Start of Provided data
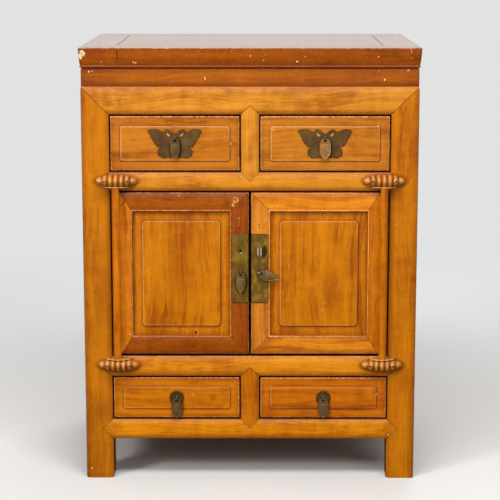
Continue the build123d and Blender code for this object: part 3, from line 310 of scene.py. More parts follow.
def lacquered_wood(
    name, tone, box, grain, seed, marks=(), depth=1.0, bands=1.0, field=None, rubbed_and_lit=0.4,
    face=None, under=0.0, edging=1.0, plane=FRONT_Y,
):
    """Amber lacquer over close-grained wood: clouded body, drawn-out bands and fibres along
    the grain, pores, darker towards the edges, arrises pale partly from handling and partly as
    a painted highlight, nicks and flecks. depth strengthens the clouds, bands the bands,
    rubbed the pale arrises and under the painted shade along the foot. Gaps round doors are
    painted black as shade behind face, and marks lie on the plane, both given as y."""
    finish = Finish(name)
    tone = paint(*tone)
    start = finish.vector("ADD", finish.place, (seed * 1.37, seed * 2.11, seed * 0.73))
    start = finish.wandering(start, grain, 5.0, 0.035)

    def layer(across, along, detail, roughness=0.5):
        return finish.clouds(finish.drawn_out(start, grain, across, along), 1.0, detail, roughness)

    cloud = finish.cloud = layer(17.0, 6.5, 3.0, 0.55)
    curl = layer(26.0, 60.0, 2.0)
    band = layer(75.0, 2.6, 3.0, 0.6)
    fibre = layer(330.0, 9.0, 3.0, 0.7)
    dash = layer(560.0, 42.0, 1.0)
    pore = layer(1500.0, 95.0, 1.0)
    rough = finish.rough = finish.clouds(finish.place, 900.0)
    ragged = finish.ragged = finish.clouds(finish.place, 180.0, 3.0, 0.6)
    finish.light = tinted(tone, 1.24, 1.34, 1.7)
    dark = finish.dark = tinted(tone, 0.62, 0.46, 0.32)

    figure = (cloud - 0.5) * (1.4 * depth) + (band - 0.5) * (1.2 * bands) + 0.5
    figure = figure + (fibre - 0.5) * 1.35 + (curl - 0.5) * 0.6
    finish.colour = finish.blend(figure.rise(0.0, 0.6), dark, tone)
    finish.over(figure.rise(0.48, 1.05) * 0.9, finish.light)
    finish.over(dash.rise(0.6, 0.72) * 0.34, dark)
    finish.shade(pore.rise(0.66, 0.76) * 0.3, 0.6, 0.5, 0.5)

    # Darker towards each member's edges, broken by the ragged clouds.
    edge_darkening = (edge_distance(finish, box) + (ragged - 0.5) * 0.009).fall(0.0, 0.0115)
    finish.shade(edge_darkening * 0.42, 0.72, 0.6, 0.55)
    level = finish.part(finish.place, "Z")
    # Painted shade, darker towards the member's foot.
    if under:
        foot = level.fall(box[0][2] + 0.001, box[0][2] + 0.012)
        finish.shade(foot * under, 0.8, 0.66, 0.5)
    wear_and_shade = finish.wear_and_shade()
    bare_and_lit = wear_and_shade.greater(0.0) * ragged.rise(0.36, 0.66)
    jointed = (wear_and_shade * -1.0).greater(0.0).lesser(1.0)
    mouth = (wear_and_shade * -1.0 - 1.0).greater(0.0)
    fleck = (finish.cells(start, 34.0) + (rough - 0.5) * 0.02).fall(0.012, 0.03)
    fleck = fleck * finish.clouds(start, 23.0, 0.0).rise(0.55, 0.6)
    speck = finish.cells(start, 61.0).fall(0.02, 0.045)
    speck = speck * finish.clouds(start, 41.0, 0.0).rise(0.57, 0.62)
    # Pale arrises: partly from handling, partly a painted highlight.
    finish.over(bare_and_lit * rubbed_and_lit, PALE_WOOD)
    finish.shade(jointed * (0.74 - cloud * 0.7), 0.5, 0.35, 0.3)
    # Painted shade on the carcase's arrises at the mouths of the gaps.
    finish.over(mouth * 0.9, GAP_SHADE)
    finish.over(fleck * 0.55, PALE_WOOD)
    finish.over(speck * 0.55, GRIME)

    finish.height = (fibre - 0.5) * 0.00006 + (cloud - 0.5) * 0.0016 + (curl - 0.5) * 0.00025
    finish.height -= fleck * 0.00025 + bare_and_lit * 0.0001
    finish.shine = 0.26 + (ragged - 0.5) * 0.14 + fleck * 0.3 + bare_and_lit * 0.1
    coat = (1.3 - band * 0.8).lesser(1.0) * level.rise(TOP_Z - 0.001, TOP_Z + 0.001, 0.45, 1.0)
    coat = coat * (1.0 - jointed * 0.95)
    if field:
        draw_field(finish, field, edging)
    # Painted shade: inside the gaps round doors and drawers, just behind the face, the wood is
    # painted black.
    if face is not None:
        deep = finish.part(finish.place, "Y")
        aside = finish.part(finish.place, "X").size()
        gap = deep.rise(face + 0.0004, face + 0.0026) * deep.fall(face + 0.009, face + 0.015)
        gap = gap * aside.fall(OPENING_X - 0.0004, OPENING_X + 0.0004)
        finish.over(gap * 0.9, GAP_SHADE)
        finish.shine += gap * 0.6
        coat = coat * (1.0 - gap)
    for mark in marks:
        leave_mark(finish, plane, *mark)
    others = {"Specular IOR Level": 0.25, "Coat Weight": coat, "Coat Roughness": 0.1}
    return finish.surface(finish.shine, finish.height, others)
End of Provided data
Restate the first line and every line after it, word for word, stopping once the line with "1.0, detail, roughness)" is done.

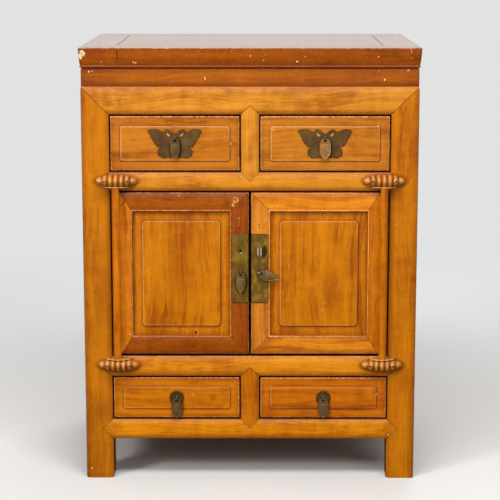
Continue the build123d and Blender code for this object: part 3, from line 310 of scene.py. More parts follow.
def lacquered_wood(
    name, tone, box, grain, seed, marks=(), depth=1.0, bands=1.0, field=None, rubbed_and_lit=0.4,
    face=None, under=0.0, edging=1.0, plane=FRONT_Y,
):
    """Amber lacquer over close-grained wood: clouded body, drawn-out bands and fibres along
    the grain, pores, darker towards the edges, arrises pale partly from handling and partly as
    a painted highlight, nicks and flecks. depth strengthens the clouds, bands the bands,
    rubbed the pale arrises and under the painted shade along the foot. Gaps round doors are
    painted black as shade behind face, and marks lie on the plane, both given as y."""
    finish = Finish(name)
    tone = paint(*tone)
    start = finish.vector("ADD", finish.place, (seed * 1.37, seed * 2.11, seed * 0.73))
    start = finish.wandering(start, grain, 5.0, 0.035)

    def layer(across, along, detail, roughness=0.5):
        return finish.clouds(finish.drawn_out(start, grain, across, along), 1.0, detail, roughness)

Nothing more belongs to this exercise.